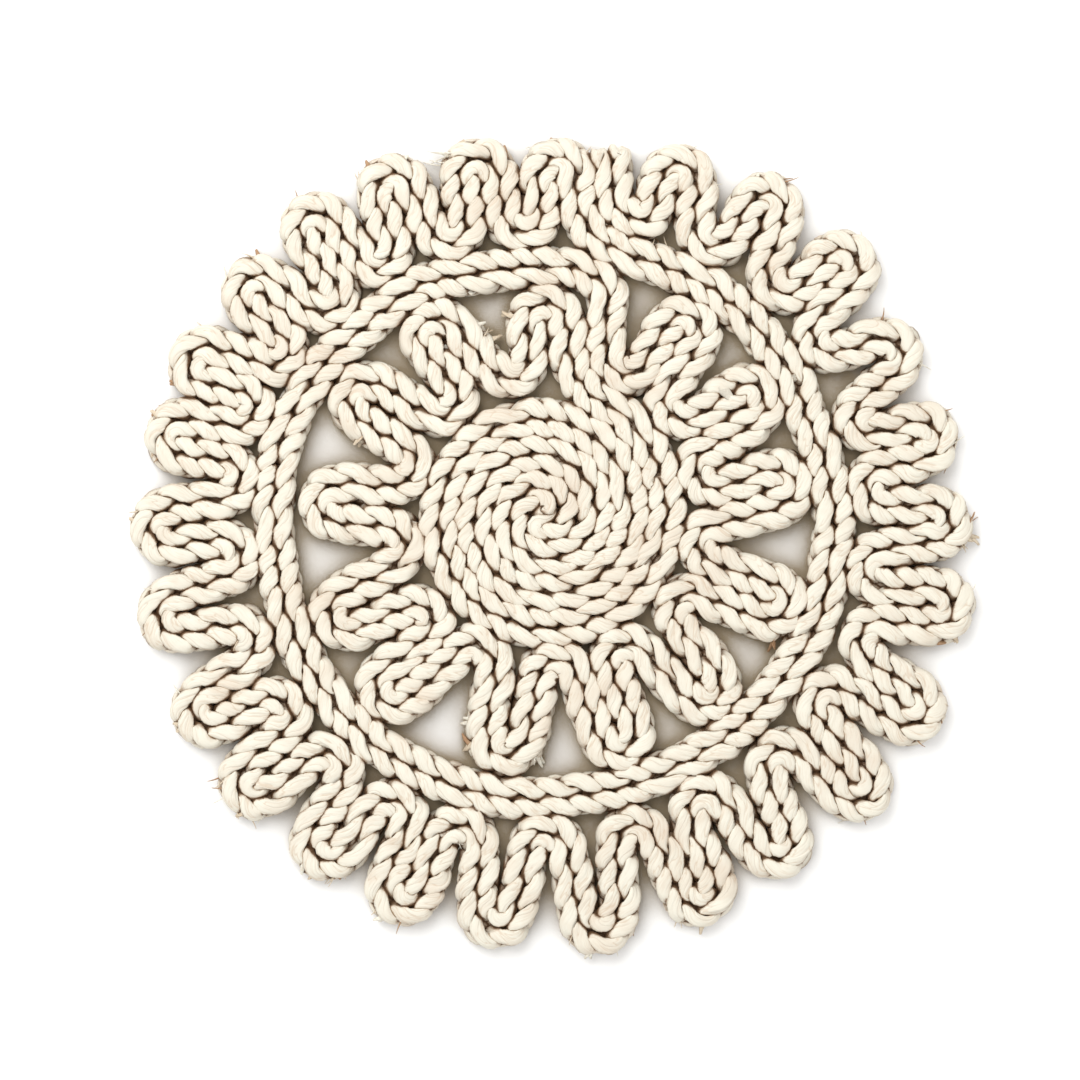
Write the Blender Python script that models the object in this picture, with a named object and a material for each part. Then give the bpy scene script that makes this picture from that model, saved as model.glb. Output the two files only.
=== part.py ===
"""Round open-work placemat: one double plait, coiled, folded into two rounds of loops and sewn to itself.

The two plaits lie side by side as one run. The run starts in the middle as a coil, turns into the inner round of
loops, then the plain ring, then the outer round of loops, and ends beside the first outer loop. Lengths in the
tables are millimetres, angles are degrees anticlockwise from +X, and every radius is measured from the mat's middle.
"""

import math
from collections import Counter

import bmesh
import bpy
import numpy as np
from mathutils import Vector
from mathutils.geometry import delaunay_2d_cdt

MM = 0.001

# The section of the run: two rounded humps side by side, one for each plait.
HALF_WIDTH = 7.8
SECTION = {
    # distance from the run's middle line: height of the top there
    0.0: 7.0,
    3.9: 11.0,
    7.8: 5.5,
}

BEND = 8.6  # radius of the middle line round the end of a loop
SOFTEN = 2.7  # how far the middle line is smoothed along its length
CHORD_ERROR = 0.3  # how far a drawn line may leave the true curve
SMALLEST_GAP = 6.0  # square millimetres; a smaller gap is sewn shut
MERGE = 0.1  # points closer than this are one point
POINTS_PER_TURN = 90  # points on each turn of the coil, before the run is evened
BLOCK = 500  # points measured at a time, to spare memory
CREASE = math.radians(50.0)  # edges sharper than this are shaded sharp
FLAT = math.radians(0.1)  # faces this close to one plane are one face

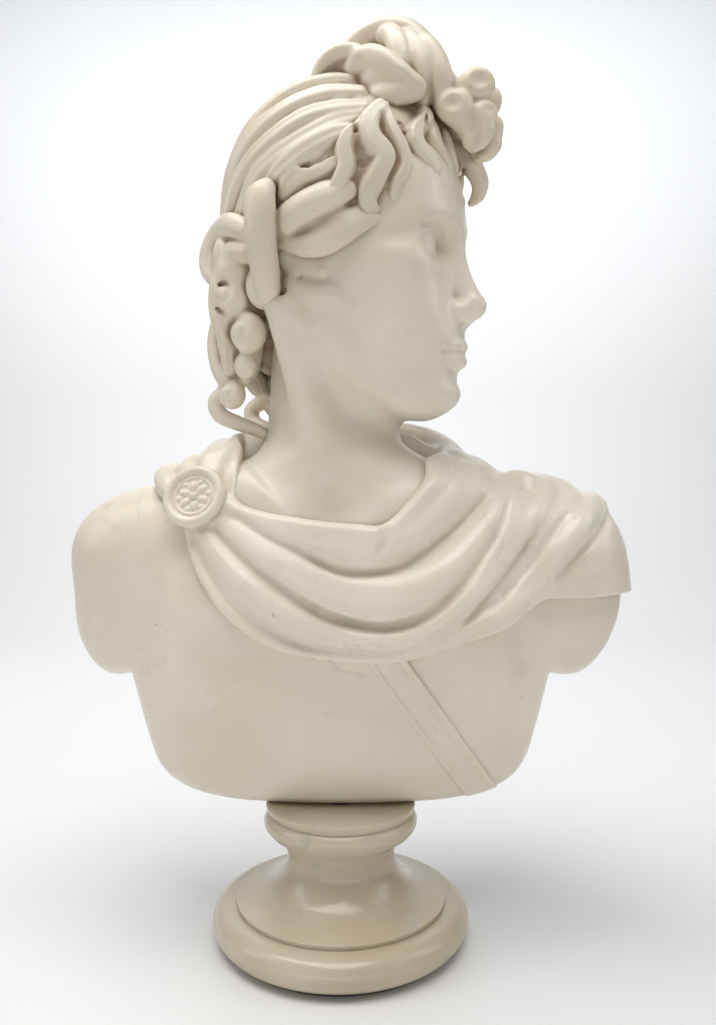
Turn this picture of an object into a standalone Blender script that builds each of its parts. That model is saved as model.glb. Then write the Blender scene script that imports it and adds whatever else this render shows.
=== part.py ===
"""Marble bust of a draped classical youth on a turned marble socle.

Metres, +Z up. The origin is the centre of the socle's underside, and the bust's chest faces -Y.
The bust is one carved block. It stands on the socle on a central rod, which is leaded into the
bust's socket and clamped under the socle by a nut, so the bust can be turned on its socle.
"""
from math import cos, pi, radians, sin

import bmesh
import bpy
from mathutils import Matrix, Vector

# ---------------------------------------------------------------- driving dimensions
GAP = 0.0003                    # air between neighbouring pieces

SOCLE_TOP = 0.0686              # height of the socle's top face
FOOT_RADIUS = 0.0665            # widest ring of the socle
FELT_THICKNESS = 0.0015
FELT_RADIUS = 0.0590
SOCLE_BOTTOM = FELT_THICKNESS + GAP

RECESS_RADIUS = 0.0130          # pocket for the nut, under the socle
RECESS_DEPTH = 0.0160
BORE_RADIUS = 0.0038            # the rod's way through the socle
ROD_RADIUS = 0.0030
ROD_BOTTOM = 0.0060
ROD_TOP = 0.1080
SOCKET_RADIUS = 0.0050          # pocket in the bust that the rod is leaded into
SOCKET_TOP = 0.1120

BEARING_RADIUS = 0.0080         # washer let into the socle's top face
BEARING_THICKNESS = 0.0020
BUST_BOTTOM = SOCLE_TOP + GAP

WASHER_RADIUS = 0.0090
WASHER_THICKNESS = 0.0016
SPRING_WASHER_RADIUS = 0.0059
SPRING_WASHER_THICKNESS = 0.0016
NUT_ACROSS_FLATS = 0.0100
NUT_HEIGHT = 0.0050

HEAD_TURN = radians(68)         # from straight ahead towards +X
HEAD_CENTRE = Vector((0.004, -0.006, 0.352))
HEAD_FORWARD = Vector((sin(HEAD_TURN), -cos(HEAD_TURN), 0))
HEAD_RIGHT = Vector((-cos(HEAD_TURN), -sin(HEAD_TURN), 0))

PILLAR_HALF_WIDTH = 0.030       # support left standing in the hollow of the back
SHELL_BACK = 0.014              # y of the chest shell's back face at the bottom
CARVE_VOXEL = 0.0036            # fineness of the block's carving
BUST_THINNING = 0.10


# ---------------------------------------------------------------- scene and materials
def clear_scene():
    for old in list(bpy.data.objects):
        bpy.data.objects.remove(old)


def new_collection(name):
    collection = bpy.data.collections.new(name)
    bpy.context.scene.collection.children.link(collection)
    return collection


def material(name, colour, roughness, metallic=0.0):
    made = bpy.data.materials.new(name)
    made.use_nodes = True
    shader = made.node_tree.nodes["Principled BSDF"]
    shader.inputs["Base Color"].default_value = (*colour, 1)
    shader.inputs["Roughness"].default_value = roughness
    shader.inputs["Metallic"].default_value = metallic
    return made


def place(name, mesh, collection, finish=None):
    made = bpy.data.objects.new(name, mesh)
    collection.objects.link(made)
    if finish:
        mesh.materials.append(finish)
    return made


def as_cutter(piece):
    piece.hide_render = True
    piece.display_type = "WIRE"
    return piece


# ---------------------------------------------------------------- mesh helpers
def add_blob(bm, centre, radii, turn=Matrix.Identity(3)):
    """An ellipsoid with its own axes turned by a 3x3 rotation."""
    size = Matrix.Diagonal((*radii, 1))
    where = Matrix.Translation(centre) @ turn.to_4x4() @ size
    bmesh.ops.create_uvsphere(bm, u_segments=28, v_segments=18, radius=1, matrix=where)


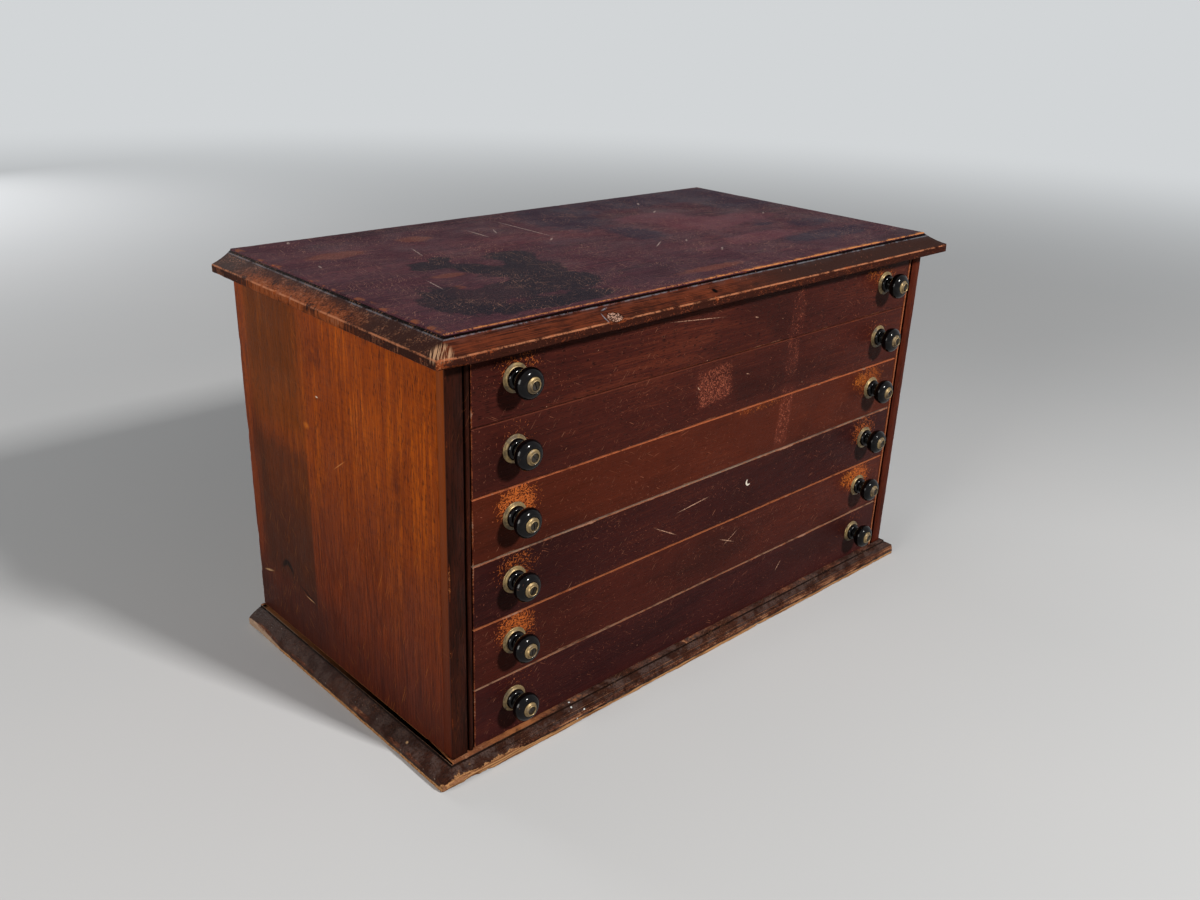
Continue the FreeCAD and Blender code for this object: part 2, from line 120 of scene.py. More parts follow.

**Exercise directions:** Identify each line containing the string "model" and copy it out.

**Reply to the exercise:**
Write the Blender Python script that models the object in this picture, with a named object and a material for each part. Then give the bpy scene script that makes this picture from that model, saved as model.glb. Output the two files only.
Turn this picture of an object into a standalone Blender script that builds each of its parts. That model is saved as model.glb. Then write the Blender scene script that imports it and adds whatever else this render shows.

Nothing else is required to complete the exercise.